2ndly - I can't believe I am seeing a time out thread in a Toddler forum. People put their toddlers in TO's? Wow. Why? There are better ways! You explain to the child... you teach empathy, yada, yada.

3rd - I think the vast majority of TO's are "abused and misused." I think the way the OP does it sounds fine - because she STAYS with the child.

The Disadvantages of Times Outs by Aletha Solter, Ph.D.

Quote:
According to many educators and psychologists, however, time-out is not as innocent as it seems and is, moreover, an emotionally harmful way to discipline children. In fact, the National Association for the Education of Young Children includes the use of time-out in a list of harmful disciplinary measures, along with physical punishment, criticizing, blaming, and shaming.2
People (adults and children) do need a place to calm down. But again, THE PROBLEM WITH TO's is the way * most * people do this, it's mean and abusive. GO TO YOUR ROOM RIGHT NOW (leave my presence, I don't want to look at you right now). How is a child supposed to feel? Is he getting the message that "I need to calm down." No, he's getting the message that HE is inherently bad and not worthy of parental love and attention when he is feeling out of control/can't control himself/needs help.

Quote:
Time-out stems from the behaviorist movement based on the work of psychologist B.F. Skinner. His theory of operant conditioning asserts that children will behave in certain ways if they receive rewards for doing so ("positive reinforcement"), and that undesirable behavior can be diminished by withholding the rewards or by invoking pain (both of which are termed "punishment"). Skinner himself believed that all forms of punishment were unsuitable means of controlling children's behavior.1 Even so, while spanking is on the wane in the United States, the withholding of love and attention has persisted as an acceptable means of control.
I do want to start doing what my awesome Parent Educator advised us to do - ask the child, you need to calm down... "do you want to stay in this room with me? Go to your room? Pick another spot? Pick to sit in quietly (it can be with me in the room or by yourself) to calm your body down." But I would not call it a TO because a) I hate the name and b) the implication "you are being separated for being "bad" and therefore you are punished."

Is the child bad? Or is the behavior bad? The behavior is bad, not the child, but the child doesn't see it that way. They think THEY are bad.

: DH (not being AP/GD himself) uses TOs because that's what he hears works. He encourages me to use it.

DS is 7. We've tried them in the past 2 years.
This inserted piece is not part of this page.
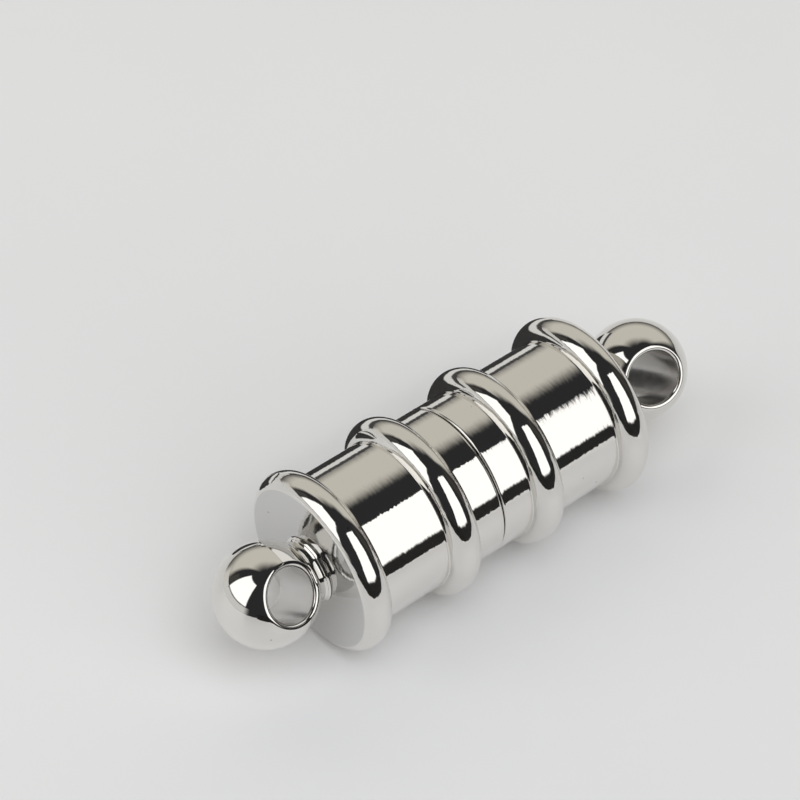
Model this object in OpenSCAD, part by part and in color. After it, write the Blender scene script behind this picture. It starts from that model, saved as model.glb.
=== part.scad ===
// Magnetic barrel clasp, closed and lying on its four rings.
// Lengths in millimetres, +X along the clasp's axis, +Z up.
// The origin is on the resting plane, below the middle of the clasp's length.

/* [Cups] */
// Outer diameter of the four rings that stand round the cups
ring_od = 6.0; // [5.9:0.05:6.4]
// Outer diameter of the wall of each cup
wall_od = 5.0; // [4.8:0.05:5.2]
// Radius of the rounded section of each ring
bead_r = 0.55; // [0.53:0.01:0.58]
// Length of each cup, from the middle of the seam to its end face
cup_len = 5.58; // [5.3:0.02:6.8]
// Distance from the seam to the middle of the ring near the mouth
mid_ring_s = 1.64; // [1.2:0.02:2.2]
// Distance the middle of the end ring lies behind the end face, which cuts the ring
end_ring_back = 0.5; // [0.44:0.01:0.52]
// Width of the seam between the closed cups
seam_gap = 0.06; // [0.04:0.01:0.12]
// Radius of the rounded outer edge of each mouth
mouth_r = 0.12; // [0.08:0.01:0.15]
// Thickness of the end wall that holds the swivel
end_wall = 0.6; // [0.45:0.05:0.65]
// Diameter of the hollow behind the magnet
hollow_d = 3.2; // [2.4:0.1:3.4]

/* [Magnets] */
// Diameter of each magnet
magnet_d = 4.0; // [3.9:0.05:4.1]
// Length of each magnet
magnet_len = 2.5; // [2.0:0.1:2.6]
// Depth of each magnet below the mouth of its cup
magnet_depth = 0.1; // [0.05:0.01:0.2]

/* [Swivels] */
// Diameter of each ball
ball_d = 3.27; // [3.1:0.01:3.4]
// Diameter of the cross hole through each ball
hole_d = 1.7; // [1.5:0.02:1.8]
// Distance the cross hole lies from the middle of the ball, towards the cup
hole_shift = 0.2; // [0.1:0.01:0.25]
// Width of the bevel at both mouths of the cross hole, measured on its radius
hole_bevel = 0.12; // [0.08:0.01:0.14]
// Roll angle of the cross hole of the left ball above the resting plane
hole_roll_a = 36; // [0:1:90]
// Roll angle of the cross hole of the right ball above the resting plane
hole_roll_b = 31; // [0:1:90]
// Diameter of the neck between the ball and the collar
neck_d = 1.96; // [1.8:0.02:2.1]
// Width of the neck between the ball and the collar
neck_w = 0.125; // [0.1:0.005:0.2]
// Diameter of the back of the collar, which tapers down to the neck
collar_d = 2.18; // [2.12:0.02:2.3]
// Width of the collar
collar_w = 0.13; // [0.1:0.01:0.2]
// Gap between the left collar and its end face, with the swivel pushed in
collar_gap_a = 0.04; // [0.03:0.01:0.34]
// Gap between the right collar and its end face, with the swivel drawn out
collar_gap_b = 0.34; // [0.03:0.01:0.34]
// Diameter of the shank that passes through the end wall
shank_d = 0.8; // [0.7:0.02:0.9]
// Diameter of the rivet head inside the cup
head_d = 1.5; // [1.3:0.02:1.7]
// Thickness of the rivet head
head_w = 0.4; // [0.3:0.05:0.5]

/* [Clearances] */
// End play of each swivel in its cup: gap outside the end wall plus gap inside it
end_play = 0.4; // [0.38:0.01:0.6]
// Radial clearance between the shank and its hole in the end wall
shank_clear = 0.05; // [0.04:0.01:0.08]
// Clearance between each magnet and its seat, on the radius and behind it
magnet_clear = 0.03; // [0.02:0.01:0.05]

/* [Hidden] */
$fn = 96;
ring_r = ring_od / 2;
wall_r = wall_od / 2;
ball_r = ball_d / 2;
bead_c = ring_r - bead_r;
end_ring_s = cup_len - end_ring_back;
mouth_s = seam_gap / 2;
seat_s = mouth_s + magnet_depth + magnet_len + magnet_clear;
inner_s = cup_len - end_wall;
hole_r = hole_d / 2;
neck_r = neck_d / 2;
ball_s = collar_w + neck_w + sqrt(ball_r * ball_r - neck_r * neck_r);
head_s = -(end_wall + end_play);
rim_r = hole_r + hole_bevel;
rim_z = sqrt(ball_r * ball_r - rim_r * rim_r);
rim_tilt = asin(hole_shift / sqrt(ball_r * ball_r - hole_r * hole_r));
cone_depth = 0.4;
seam_x = (collar_gap_a - collar_gap_b) / 2;
over = 1;

// Turned parts are drawn upright. This lays one down along X, at the height of the
// clasp's axis, with its zero the given distance from the seam.
module laid(side, distance)
{
    translate([seam_x + side * distance, 0, ring_r])
        rotate([0, side * 90, 0])
            children();
}

// Half section of a cup: radius to the right, distance from the seam upwards. The
// flat end face cuts off the outer side of the end ring.
module cup_section()
{
    difference()
    {
        intersection()
        {
            union()
            {
                translate([0, mouth_s + mouth_r])
                    square([wall_r, cup_len - mouth_s - mouth_r]);
                translate([0, mouth_s])
                    square([wall_r - mouth_r, mouth_r]);
                translate([wall_r - mouth_r, mouth_s + mouth_r])
                    circle(r = mouth_r);
                for (s = [mid_ring_s, end_ring_s])
                    translate([bead_c, s])
                        circle(r = bead_r);
            }
            square([ring_r + over, cup_len]);
        }
        translate([-over, mouth_s - over])
            square([magnet_d / 2 + magnet_clear + over, seat_s - mouth_s + over]);
        translate([-over, seat_s - over])
            square([hollow_d / 2 + over, inner_s - seat_s + over]);
        translate([-over, inner_s - over])
            square([shank_d / 2 + shank_clear + over, end_wall + 2 * over]);
    }
}

// Half section of a swivel, with its zero at the collar's back: rivet head and
// shank below it, tapered collar, neck and ball above it.
module swivel_section()
{
    intersection()
    {
        union()
        {
            translate([0, ball_s])
                circle(r = ball_r);
            square([neck_r, ball_s]);
            polygon([[0, 0], [collar_d / 2, 0], [neck_r, collar_w], [0, collar_w]]);
            translate([0, head_s])
                square([shank_d / 2, collar_w - head_s]);
            translate([0, head_s - head_w])
                square([head_d / 2, head_w]);
        }
        translate([0, head_s - head_w])
            square([ring_r, ball_s + ball_r + head_w - head_s + over]);
    }
}

// The tool that leaves the cross hole of a ball, drawn at the ball's middle with
// the cup towards its own +X. A bevel follows the rim at each end.
module hole_tool()
{
    translate([hole_shift, 0, 0])
        cylinder(r = hole_r, h = 2 * (ball_r + over), center = true);
    for (end = [-1, 1])
        rotate([0, (end < 0 ? 180 : 0) + end * rim_tilt, 0])
            translate([0, 0, rim_z - cone_depth])
                cylinder(r1 = rim_r - cone_depth, r2 = rim_r + over, h = cone_depth + over);
}

module cup(side)
{
    laid(side, 0)
        rotate_extrude()
            cup_section();
}

module magnet(side)
{
    laid(side, mouth_s + magnet_depth)
        cylinder(d = magnet_d, h = magnet_len);
}

module ball_end(side, gap, roll)
{
    difference()
    {
        laid(side, cup_len + gap)
            rotate_extrude()
                swivel_section();
        translate([seam_x + side * (cup_len + gap + ball_s), 0, ring_r])
            rotate([90 - roll, 0, 0])
                rotate([0, 0, 90 + side * 90])
                    hole_tool();
    }
}

module cup_a()
{
    color("silver")
        cup(-1);
}

module cup_b()
{
    color("lightsteelblue")
        cup(1);
}

module magnet_a()
{
    color("dimgray")
        magnet(-1);
}

module magnet_b()
{
    color("darkgray")
        magnet(1);
}

module ball_end_a()
{
    color("gainsboro")
        ball_end(-1, collar_gap_a, hole_roll_a);
}

module ball_end_b()
{
    color("whitesmoke")
        ball_end(1, collar_gap_b, hole_roll_b);
}

cup_a();
cup_b();
magnet_a();
magnet_b();
ball_end_a();
ball_end_b();
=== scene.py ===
import math

import bmesh
import bpy
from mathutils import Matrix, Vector


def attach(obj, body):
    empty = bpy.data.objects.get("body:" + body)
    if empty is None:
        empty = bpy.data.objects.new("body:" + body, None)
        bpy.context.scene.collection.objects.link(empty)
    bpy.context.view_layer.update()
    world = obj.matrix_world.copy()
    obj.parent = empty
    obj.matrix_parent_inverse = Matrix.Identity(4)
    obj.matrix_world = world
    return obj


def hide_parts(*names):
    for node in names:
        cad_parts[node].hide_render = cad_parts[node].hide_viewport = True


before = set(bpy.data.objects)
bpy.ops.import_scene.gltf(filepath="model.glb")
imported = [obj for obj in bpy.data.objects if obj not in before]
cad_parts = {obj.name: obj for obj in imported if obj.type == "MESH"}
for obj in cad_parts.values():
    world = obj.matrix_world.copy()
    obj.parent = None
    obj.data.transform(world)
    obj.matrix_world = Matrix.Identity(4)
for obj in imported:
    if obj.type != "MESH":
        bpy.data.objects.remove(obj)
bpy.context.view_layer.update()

# Camera
# A short telephoto view from the front left, 47 degrees above the floor. It stands
# 0.10 m away, at the angle from which the clasp's seam, rings and both balls show.
camera = bpy.data.objects.new("camera", bpy.data.cameras.new("camera"))
bpy.context.scene.collection.objects.link(camera)
camera.location = (-0.043876, -0.051277, 0.077915)
view_line = Vector((0.432927, 0.533072, -0.726917))
camera.rotation_euler = view_line.to_track_quat("-Z", "Y").to_euler()
camera.data.lens = 148.42
camera.data.sensor_width = 36
camera.data.clip_start = 0.001
bpy.context.scene.camera = camera
bpy.context.scene.view_settings.view_transform = "Standard"

# Surroundings
# The dark end of a studio, which the plating mirrors between the lit panels. A
# camera that looks past the floor sees plain pale paper instead.
world = bpy.data.worlds.new("studio")
bpy.context.scene.world = world
world.use_nodes = True
nodes = world.node_tree.nodes
links = world.node_tree.links
nodes.clear()
room = nodes.new("ShaderNodeBackground")
room.inputs["Color"].default_value = (0.028, 0.028, 0.030, 1)
paper = nodes.new("ShaderNodeBackground")
paper.inputs["Color"].default_value = (0.55, 0.55, 0.545, 1)
path = nodes.new("ShaderNodeLightPath")
choose = nodes.new("ShaderNodeMixShader")
out = nodes.new("ShaderNodeOutputWorld")
links.new(path.outputs["Is Camera Ray"], choose.inputs[0])
links.new(room.outputs[0], choose.inputs[1])
links.new(paper.outputs[0], choose.inputs[2])
links.new(choose.outputs[0], out.inputs["Surface"])

# Panels
# Two softboxes, a low pale apron on the left, a warm grey wall behind the clasp and two
# dim walls beside it. Each is a sheet bent round the clasp that fades out at its edges.

# Name, first and last azimuth, lowest and highest elevation in degrees, colour,
# strength, and the part of the width and of the height that fades.
panels = [
    ("softbox_front", -118, -36, 4, 67.6, (1.00, 1.00, 0.99), 1.35, (0.03, 0.03)),
    ("softbox_left", 134, 190, 14, 64, (1.00, 1.00, 0.99), 1.35, (0.05, 0.05)),
    ("apron_left", 96, 200, -2, 14, (1.00, 1.00, 0.97), 0.68, (0.15, 0.10)),
    ("wall_back", -9, 112, -4, 80, (1.00, 0.965, 0.87), 0.64, (0.10, 0.32)),
    ("wall_right", -36, -10, -4, 48, (1.00, 0.92, 0.84), 0.05, (0.20, 0.20)),
    ("wall_gap", 120, 134, 12, 40, (1.00, 0.96, 0.90), 0.06, (0.20, 0.20)),
]
panel_distance = 0.30
for name, az_low, az_high, el_low, el_high, colour, strength, fade in panels:
    bm = bmesh.new()
    bm.loops.layers.uv.new("sheet")
    bmesh.ops.create_grid(bm, x_segments=48, y_segments=32, size=0.5, calc_uvs=True)
    for vert in bm.verts:
        across, up = vert.co.x + 0.5, vert.co.y + 0.5
        # The back wall is longer at its foot and lower towards its right end.
        az_end = az_high + 20 * (1 - up) ** 2 if name == "wall_back" else az_high
        az = az_low + across * (az_end - az_low)
        el_top = el_high - 0.45 * max(0, 40 - az) if name == "wall_back" else el_high
        el = math.radians(el_low + up * (el_top - el_low))
        az = math.radians(az)
        vert.co = panel_distance * Vector((math.cos(el) * math.cos(az),
                                           math.cos(el) * math.sin(az), math.sin(el)))
        if name == "softbox_front":
            # A flat box along the clasp, level at the top and slanted on the right.
            left, right, foot, height = -0.133, 0.144 + up * 0.200, 0.020, 0.588
            vert.co = Vector((left + across * (right - left), -0.25, foot + up * height))
        # No panel reaches into the floor.
        vert.co.z = max(vert.co.z, 0.0005)
    mesh = bpy.data.meshes.new(name)
    bm.to_mesh(mesh)
    bm.free()
    panel = bpy.data.objects.new(name, mesh)
    bpy.context.scene.collection.objects.link(panel)
    panel.visible_camera = False
    panel.visible_shadow = False
    lamp = bpy.data.materials.new(name)
    lamp.use_nodes = True
    nodes = lamp.node_tree.nodes
    links = lamp.node_tree.links
    nodes.clear()
    place = nodes.new("ShaderNodeTexCoord")
    split = nodes.new("ShaderNodeSeparateXYZ")
    links.new(place.outputs["UV"], split.inputs[0])
    level = None
    for axis in (0, 1):
        for start, stop in ((0.0, fade[axis]), (1.0, 1.0 - fade[axis])):
            edge = nodes.new("ShaderNodeMapRange")
            edge.interpolation_type = "SMOOTHSTEP"
            edge.inputs["From Min"].default_value = start
            edge.inputs["From Max"].default_value = stop
            links.new(split.outputs[axis], edge.inputs["Value"])
            if level is None:
                level = edge.outputs[0]
            else:
                product = nodes.new("ShaderNodeMath")
                product.operation = "MULTIPLY"
                links.new(level, product.inputs[0])
                links.new(edge.outputs[0], product.inputs[1])
                level = product.outputs[0]
    glow = nodes.new("ShaderNodeEmission")
    glow.inputs["Color"].default_value = (*colour, 1)
    glow.inputs["Strength"].default_value = strength
    clear = nodes.new("ShaderNodeBsdfTransparent")
    blend = nodes.new("ShaderNodeMixShader")
    out = nodes.new("ShaderNodeOutputMaterial")
    links.new(level, blend.inputs[0])
    links.new(clear.outputs[0], blend.inputs[1])
    links.new(glow.outputs[0], blend.inputs[2])
    links.new(blend.outputs[0], out.inputs["Surface"])
    mesh.materials.append(lamp)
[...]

Not knowing any better at the time (going along with this plan) fine, let's see if it works. When DH demands DS go upstairs, he goes. When I do, he laughs in my face and I have to drag him upstairs (this is what Alegna means by "parent imposed" a kid is usually dragged/hauled to their "naughty spot" or whatever destination.)

So... I've stopped doing it. Doesn't work for me or him. And OMG I think Kidspiration is right on about how a child perceives it.
post #60 of 185
my dd is only 17 months.. so she's never had anything close to a time out.. I think when/if the time comes, I'll probably use that method of 'punishment' since obviously I don't see how I could ever smack my lovely girl!! YIKES!! So, I don't see anything bad about time outs.. esp. when done as the OP described... very lovingly and making sure that they know WHY they needed to take a break!

Another question though... people mention the natural consequence thing.. which is generally a good point. But using the OP's example of hitting the dog.. what is the natural consequence to that? The dog biting the kid, then getting put to sleep for biting??